The official name of this week’s Torah portion is “Parashat Ki Tissa”, though digital content editors (like myself) and SEO optimizers might prefer to call it “The Parasha of the Golden Calf”.
The Star of the Week
There are a lot of things that happen in this week’s Torah portion, and all of them are quite significant. The portion begins with meticulous instructions regarding the construction of the Mishkan (Tabernacle) and the half-shekel tax to finance the construction of the Mishkan, continuing with the story of the golden calf and its consequences – including the breaking of the first set of tablets, and ends with Moses’s return with a new set of tablets – and what a triumphant return it is!
After Moses begs and successfully convinces God to renew the covenant with the people, Moses brings back two new tablets and descends the mountain with his face radiant, literally glowing with rays of light. And here again, the Tablets of the Covenant appear to be the undisputed star.
But this glowing event only comes at the end. In my opinion, the heart of the Parasha is actually the golden calf – the calf is the star this time. There are a few things going on here in the story of the calf: the long wait combined with an inability to be satisfied with what is currently present and to wait patiently, and the desire to see with one’s own eyes some tangible proof.
About the Here and Now
The people are worried. But why? It’s hard for them to wait patiently, to see the bigger picture. They want everything fast, here and now. It seems that we too are such a generation, who want everything to happen right away. If someone doesn’t answer us within two minutes, what do we do? We call again, send a message, and then rush to draw conclusions and maybe even block a person. That’s how it is in the instant world of 2022. If a guy doesn’t answer, he probably isn’t interested. But wait, maybe he’s interested but he’s just busy? We used to wait. Written letters took time to arrive. There was a time – not too long ago here in Israel – when not every home had a phone, and when they did and when you called, you had to wait at least 4-5 rings. Today? If no one answers after two rings, we hang up and move right on to the next thing.
In our Parasha, Moses has already received the first set of tablets and is getting ready to descend the mountain when the ruckus breaks out below. The people – they have no patience. They have already begun to despair. They don’t even wait for two rings, and they start moving on to the next thing. If it were a Hollywood movie, we would see some cross-editing at this moment: down below the people are growing impatient, but meanwhile, on the mountain top, Moses is preparing to come on down: “Upon finishing speaking with him on Mount Sinai, [God] gave Moses the two tablets of the Pact, stone tablets inscribed with the finger of God” (Exodus 31:18).
Waiting Ain’t Easy
When the children of Israel lose patience with the here and now, hoping for something grand to happen – or starting to think that maybe it won’t – they want proof. They do not wait, and go to Aaron, as it says in the very next verse following the one quote above:
“When the people saw that Moses was so long in coming down from the mountain, the people gathered against Aaron and said to him, ‘Come, make us a god who shall go before us, for that fellow Moses—the man who brought us from the land of Egypt—we do not know what has happened to him’” (Exodus 32:1).
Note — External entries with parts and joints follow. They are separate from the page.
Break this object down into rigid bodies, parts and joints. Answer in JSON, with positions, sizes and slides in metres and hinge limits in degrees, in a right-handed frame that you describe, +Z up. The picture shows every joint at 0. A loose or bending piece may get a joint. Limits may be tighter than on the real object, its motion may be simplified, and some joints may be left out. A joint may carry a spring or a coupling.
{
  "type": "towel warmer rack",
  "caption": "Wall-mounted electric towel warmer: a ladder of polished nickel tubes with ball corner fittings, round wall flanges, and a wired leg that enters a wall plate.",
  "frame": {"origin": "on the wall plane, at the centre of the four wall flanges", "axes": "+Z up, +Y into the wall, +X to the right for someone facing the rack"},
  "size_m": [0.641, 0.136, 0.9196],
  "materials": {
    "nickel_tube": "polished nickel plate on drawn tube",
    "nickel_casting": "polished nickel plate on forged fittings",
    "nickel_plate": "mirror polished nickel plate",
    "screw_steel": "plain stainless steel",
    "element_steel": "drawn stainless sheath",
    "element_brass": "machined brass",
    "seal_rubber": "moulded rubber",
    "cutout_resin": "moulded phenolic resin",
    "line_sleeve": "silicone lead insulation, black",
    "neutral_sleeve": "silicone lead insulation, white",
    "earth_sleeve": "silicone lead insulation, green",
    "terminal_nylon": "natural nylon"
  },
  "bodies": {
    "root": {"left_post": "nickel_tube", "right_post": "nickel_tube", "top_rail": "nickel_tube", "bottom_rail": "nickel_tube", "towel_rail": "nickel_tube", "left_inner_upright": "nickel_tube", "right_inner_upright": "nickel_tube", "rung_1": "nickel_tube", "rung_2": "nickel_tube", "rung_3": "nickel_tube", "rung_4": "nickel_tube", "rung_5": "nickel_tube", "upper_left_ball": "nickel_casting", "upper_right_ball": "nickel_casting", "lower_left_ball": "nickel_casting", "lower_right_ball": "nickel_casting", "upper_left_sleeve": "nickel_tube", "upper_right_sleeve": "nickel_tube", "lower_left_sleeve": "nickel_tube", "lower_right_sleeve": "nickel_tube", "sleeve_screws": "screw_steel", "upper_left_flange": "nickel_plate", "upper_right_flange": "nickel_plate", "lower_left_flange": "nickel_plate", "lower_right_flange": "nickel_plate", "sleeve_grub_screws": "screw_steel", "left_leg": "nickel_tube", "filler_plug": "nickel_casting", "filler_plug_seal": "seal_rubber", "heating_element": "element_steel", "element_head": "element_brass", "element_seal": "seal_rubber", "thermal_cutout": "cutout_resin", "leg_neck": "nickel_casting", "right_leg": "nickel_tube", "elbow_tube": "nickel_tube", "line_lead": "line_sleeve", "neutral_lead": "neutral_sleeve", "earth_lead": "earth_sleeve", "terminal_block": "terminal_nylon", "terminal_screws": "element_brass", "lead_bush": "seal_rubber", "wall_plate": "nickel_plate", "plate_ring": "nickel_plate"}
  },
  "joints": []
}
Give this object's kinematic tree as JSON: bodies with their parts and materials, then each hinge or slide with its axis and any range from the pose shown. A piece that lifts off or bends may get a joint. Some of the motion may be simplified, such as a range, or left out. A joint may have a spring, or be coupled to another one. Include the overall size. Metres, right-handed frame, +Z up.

My mother is always late, everywhere. We are a big family. My mother has five children, fifteen grandchildren, and the next generation is probably soon to come. When she’s running late, sometimes we worry about her a bit, but usually we just trust her, and know that she will show up eventually. Once upon a time, there was no Waze or Google Maps, and none of those text messages in the style of “I’m here, waiting, where are you??”. You would schedule with someone and trust that they would come. But here in our Torah Portion, we see that the people do not trust. And we all know what’s going to happen in the end – everything will fall on Moses’s shoulders; he’ll run damage control, restore trust, and ask for forgiveness. These are things that one must also know how to do.
So what’s the message? Think for a second about yourselves. How many times have you waited for something and felt that every second is an hour, every day becomes a year and every year is an eternity? How many times have you waited and in the end what you really wanted really happened? And you said to yourself “aha – now I know it was worth the wait”.
A little patience, and it’ll all work out in the end.
I wish all of us that we know how to breathe and think, even in the face of the wind, and that we know how to wait, even if it is not very simple. Believe me, it pays off.
And it’s not yet easy to breath,
And it’s not yet easy to think in the face of the wind
And it ain’t easy at all to wait
(“The next day”, Leah Goldberg)
For the past year I’ve been here behind the scenes: I’ve edited and uploaded BINA’s weekly Torah commentaries by our amazing writers. This is my last Torah commentary as part of my role at BINA, and I chose to write it myself. I’ve had a lot of fun being here, I learned a lot, and as I leave I move on with optimism in my heart, though I know I’ll miss it too.
And on a personal note: I chose to write about what it feels like to wait for something that has not yet happened, and requires a lot of patience and the ability to cope with frustration. This piece is dedicated to the beloved of my heart whom I never ceased to seek, whom I waited for even when it was not easy to wait. And to all those who are still looking for love. Yours, Laliv.
Laliv Gal is BINA’s outgoing Content and Social Media Manager.